Based on testimony from persons familiar with the matter, The Wall Street Journal reports the agency would undergo some major overhauls under the team’s recommendations, including transitioning control of all U.S. metadata and phone call records to a third-party organization or communications service providers themselves. The NSA would then have to pass a new set of standards to access and search the data specifically.

Recommendations also included appointing a civilian to head the signals interception and intelligence agency as opposed to a traditional military appointee, with the rational that a non-military persona would better draw the line of distinction between public safety, privacy and civil liberties.

As of now, bulk collection is justified under the recently well-known Section 215 of the PATRIOT Act — but phone and location-collection programs revealed in recent weeks are legally more dubious. During a Senate Judiciary Committee hearing earlier this week with NSA Director Gen. Keith Alexander, the director argued that there is no Fourth Amendment right to privacy concerning metadata, and that new regulations on the agency could put American lives at risk.
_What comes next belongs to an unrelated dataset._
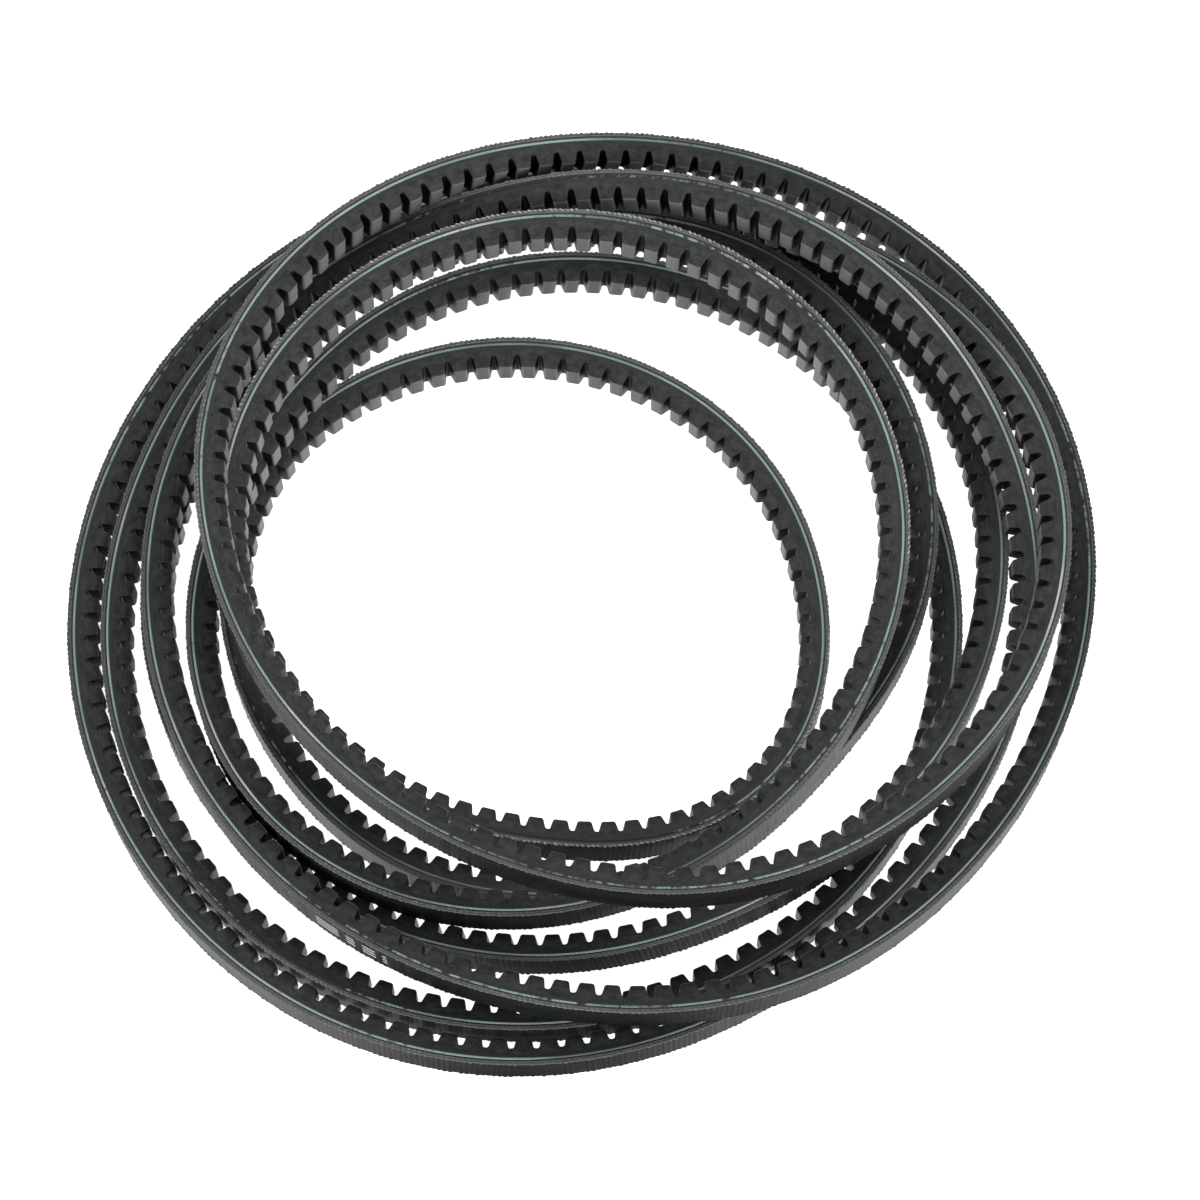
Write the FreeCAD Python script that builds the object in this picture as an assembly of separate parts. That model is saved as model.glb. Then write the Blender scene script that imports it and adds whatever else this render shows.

Democratic Intelligence Committee Sens. Ron Wyden of Oregon and Mark Udall of Colorado, along with Judiciary Chairman Patrick Leahy of Vermont and Republican Rep. Jim Sensenbrenner of Wisconsin — the original PATRIOT Act author — have been calling for changes and proposing legislation that lines up with the team’s proposals.

The commission of outside intelligence and privacy experts was announced in August when Obama publicly acknowledged the need for greater transparency into the spy agency’s burgeoning capabilities.

A full report is due to the administration on Sunday, but it is unknown whether the White House will make it public.